DAVID: The reason that John and I are such good co-authors is that we have almost identical world views. Domain-specific architectures are in the newest chapter of our book, and for sure they’re an exciting development.

There are two other things I’m interested in. First is RISC-V, an open instruction set architecture that’s based on RISC principles. Not too many people get to work on proprietary instruction sets like ARM and x86, but everybody can get involved in the instruction set evolution of RISC-V. The other thing is getting better at security. So far, we haven’t asked much of computer hardware in security. I think architects need to step up and really help attack this problem. What’s exciting about the RISC-V is that you can download a full viable software stack, prototype your idea using an FPGA, stick it on the Internet, let people attack it, and see whether or not it works.

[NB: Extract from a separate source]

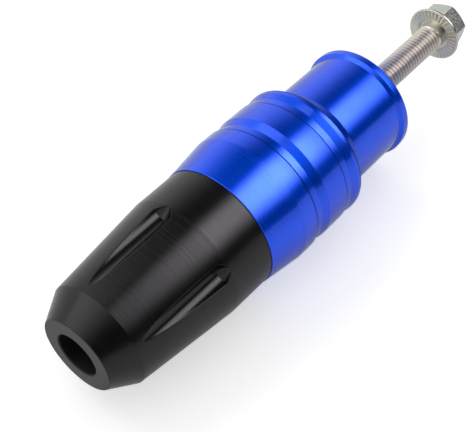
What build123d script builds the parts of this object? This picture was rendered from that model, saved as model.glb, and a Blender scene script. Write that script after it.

The iteration loop can be days instead of the years it takes with proprietary instruction sets.

John, you’re also involved with the Knight-Hennessy Scholars Program, which aims to “build a multidisciplinary community of Stanford graduate students dedicated to finding creative solutions to the world’s greatest challenges.”

JOHN: We just admitted our first class coming this fall. We have 49 students from 35 different countries. They have already accomplished amazing things, and they represent every school in the university, from law and business to engineering and the social sciences. Given the gigantic leadership problems that we have around the world, hopefully we can get a new generation of young people out there that are determined to do better.

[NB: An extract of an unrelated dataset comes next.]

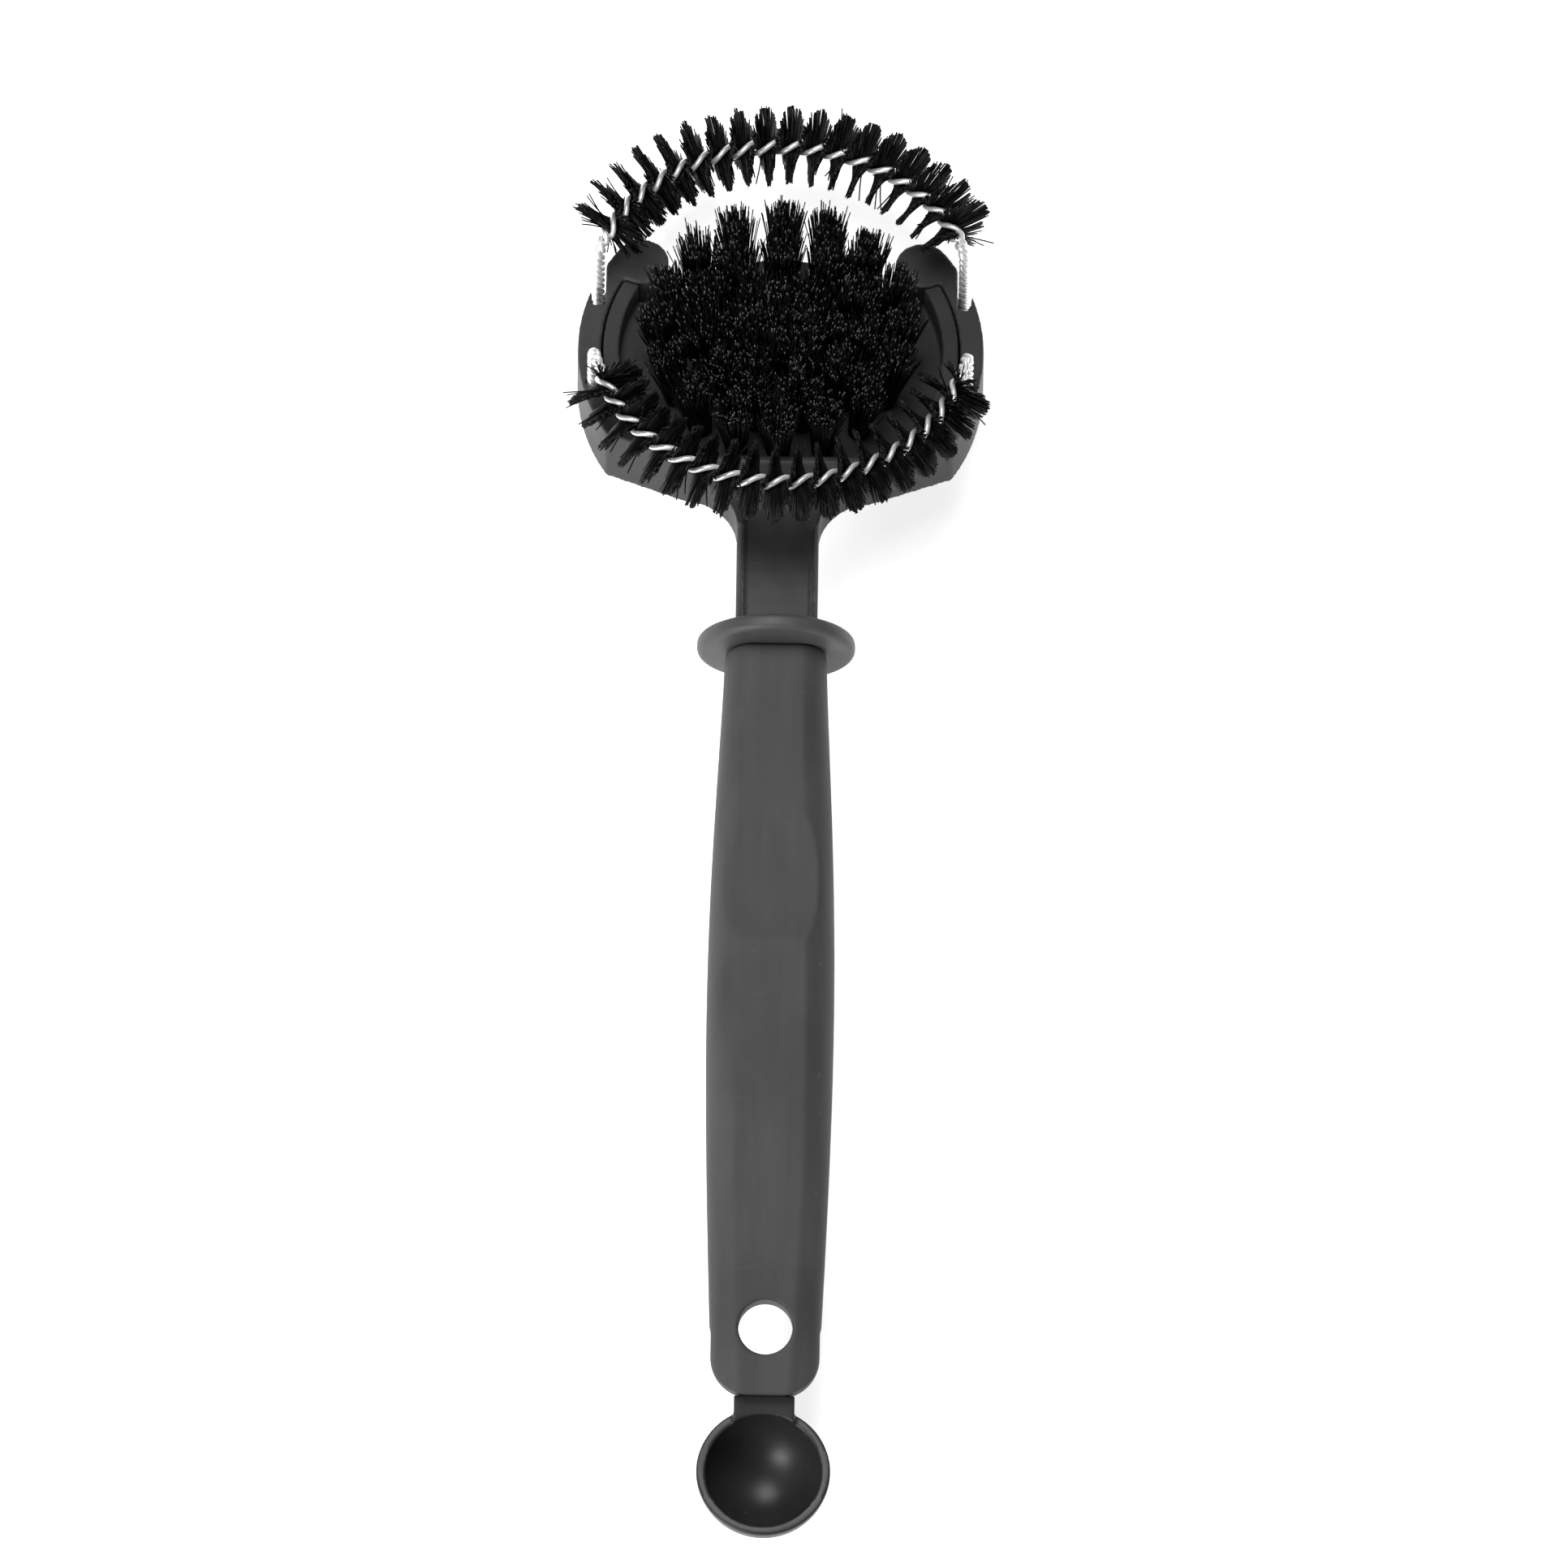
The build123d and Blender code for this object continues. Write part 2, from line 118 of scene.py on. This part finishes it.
# How unlike each other the ring's clumps and filaments are, and how ragged it gets towards its ends
clump_spreads = {"turn": 0.05, "slant": 0.00012, "reach": 0.00016}
own_turn_spread = 0.04
own_slant_spread = 0.0001
own_reach_mean, own_reach_spread = -0.0001, 0.0001
ragged_run = 0.015
end_splay, end_splay_run = 0.0022, 0.0022
stray_share, end_stray_share, end_stray_run = 0.01, 0.12, 0.002
stray_slant_spread, stray_extra_reach = 0.0016, 0.0004
end_stray_reach, end_stray_reach_run = 0.0016, 0.004

# Filaments are five-sided and a little thinner at their tips
filament_sides = 5
filament_taper = 0.85
off_axis = (0.37, 0.81, 0.45)

# Floor, lights and camera
table_gap = 0.0001
floor_half = 4.0
floor_glow = 0.75
room_glow = 0.16
camera_distance, framed_width = 10.0, 0.2705
camera_lean = radians(0.9)
frame_up, frame_right = 0.0941, 0.00174

# Most of a noise lies in this span
noise_span = (0.3, 0.7)


def polar(radius, angle, height=0.0):
    """A place on the head, by its radius and its angle up from the x axis."""
    return head_point(radius * cos(angle), radius * sin(angle), height)


def head_point(x, y, z):
    """A place in the head's frame, in the row frame."""
    return head_centre + right * x + head_y * y + head_z * z


# ---------------------------------------------------------------------------------------------------------
# Materials


def new_material(name):
    """An empty node material: its tree, its shader and a node that gives places on the piece in metres."""
    material = bpy.data.materials.new(name)
    material.use_nodes = True
    tree = material.node_tree
    tree.nodes.clear()
    shader = tree.nodes.new("ShaderNodeBsdfPrincipled")
    output = tree.nodes.new("ShaderNodeOutputMaterial")
    tree.links.new(shader.outputs["BSDF"], output.inputs["Surface"])
    places = tree.nodes.new("ShaderNodeTexCoord")
    return material, tree, shader, places.outputs["Object"]


def noise(tree, place, scale, detail=2.0, stretch=None):
    """A noise between 0 and 1, of this many waves a metre, drawn out along an axis if stretch says so."""
    if stretch:
        mapping = tree.nodes.new("ShaderNodeMapping")
        mapping.inputs["Scale"].default_value = stretch
        tree.links.new(place, mapping.inputs["Vector"])
        place = mapping.outputs["Vector"]
    texture = tree.nodes.new("ShaderNodeTexNoise")
    texture.inputs["Scale"].default_value = scale
    texture.inputs["Detail"].default_value = detail
    tree.links.new(place, texture.inputs["Vector"])
    return texture.outputs["Fac"]


def spread(tree, value, span, result):
    """Value over span (low, high), smoothly mapped to result (at low, at high)."""
    mapping = tree.nodes.new("ShaderNodeMapRange")
    mapping.interpolation_type = "SMOOTHSTEP"
    for socket, number in zip(("From Min", "From Max", "To Min", "To Max"), (*span, *result)):
        mapping.inputs[socket].default_value = number
    tree.links.new(value, mapping.inputs["Value"])
    return mapping.outputs["Result"]


def blend_colours(tree, share, first, second):
    """The colour between first and second, by share. Each is a colour or a socket."""
    mix = tree.nodes.new("ShaderNodeMix")
    mix.data_type = "RGBA"
    tree.links.new(share, mix.inputs["Factor"])
    for name, colour in (("A", first), ("B", second)):
        socket = next(s for s in mix.inputs if s.name == name and s.type == "RGBA")
        if isinstance(colour, tuple):
            socket.default_value = (*colour, 1.0)
        else:
            tree.links.new(colour, socket)
    return next(s for s in mix.outputs if s.type == "RGBA")


def maths(tree, operation, first, second):
    """One arithmetic step on two values, each a number or a socket."""
    node = tree.nodes.new("ShaderNodeMath")
    node.operation = operation
    for socket, value in zip(node.inputs, (first, second)):
        if isinstance(value, float):
            socket.default_value = value
        else:
            tree.links.new(value, socket)
    return node.outputs["Value"]


def add_bump(tree, shader, heights):
    """Stacks bumps on the shader's normal. Each is (height socket, strength, depth in metres)."""
    normal = None
    for height, strength, depth in heights:
        bump = tree.nodes.new("ShaderNodeBump")
        bump.inputs["Strength"].default_value = strength
        bump.inputs["Distance"].default_value = depth
        tree.links.new(height, bump.inputs["Height"])
        if normal:
            tree.links.new(normal, bump.inputs["Normal"])
        normal = bump.outputs["Normal"]
    tree.links.new(normal, shader.inputs["Normal"])


def moulded(name, dark, light, worn, roughness, grain, specular):
    """Moulded plastic or rubber: fine grain, cloudy colour, flow lines, scuffs and lighter worn edges."""
    material, tree, shader, place = new_material(name)
    cloud = noise(tree, place, scale=55.0, detail=4.0)
    flow = noise(tree, place, scale=420.0, detail=3.0, stretch=(1.0, 0.12, 0.12))
    fine = noise(tree, place, scale=2600.0)
    scuffs = noise(tree, place, scale=900.0, detail=4.0, stretch=(0.25, 1.0, 1.0))

    cloud_tone = spread(tree, cloud, noise_span, (0.3, 1.0))
    flow_tone = spread(tree, flow, noise_span, (0.6, 1.0))
    base = blend_colours(tree, maths(tree, "MULTIPLY", cloud_tone, flow_tone), dark, light)
    pointed = tree.nodes.new("ShaderNodeNewGeometry").outputs["Pointiness"]
    edge = spread(tree, pointed, (0.56, 0.66), (0.0, 0.6))
    edge = maths(tree, "MULTIPLY", edge, spread(tree, scuffs, (0.35, 0.65), (0.35, 1.0)))
    base = blend_colours(tree, edge, base, worn)
    marks = spread(tree, scuffs, (0.62, 0.74), (0.0, 0.12))
    base = blend_colours(tree, marks, base, worn)
    tree.links.new(base, shader.inputs["Base Color"])

    polish = maths(tree, "MULTIPLY", marks, -0.1)
    rough = maths(tree, "ADD", spread(tree, cloud, noise_span, roughness), polish)
    tree.links.new(rough, shader.inputs["Roughness"])
    shader.inputs["Specular IOR Level"].default_value = specular
    add_bump(tree, shader, [(cloud, 0.25, 0.0003), (flow, 0.12, 0.00008), (fine, grain, 0.00002)])
    return material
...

John, you’re also writing a book about leadership.

JOHN: It is at the publisher now. It’s a short book—it’s meant to be readable on a cross-country flight. It’s about my experiences with a variety of leadership issues and what I learned about it. The first chapter is humility.

Anything else?

DAVE: With the ending of Dennard Scaling and Moore’s Law, we must change the instruction set for major gains in cost, performance, energy, or security. Freeing architects from the chains of proprietary instruction sets may spur innovation like in the 1980s. Hence the title of our Turing Lecture: “A New Golden Age for Computer Architecture: Domain Specific Hardware/Software Co-Design, Enhanced Security, Open Instruction Sets, and Agile Chip Development.”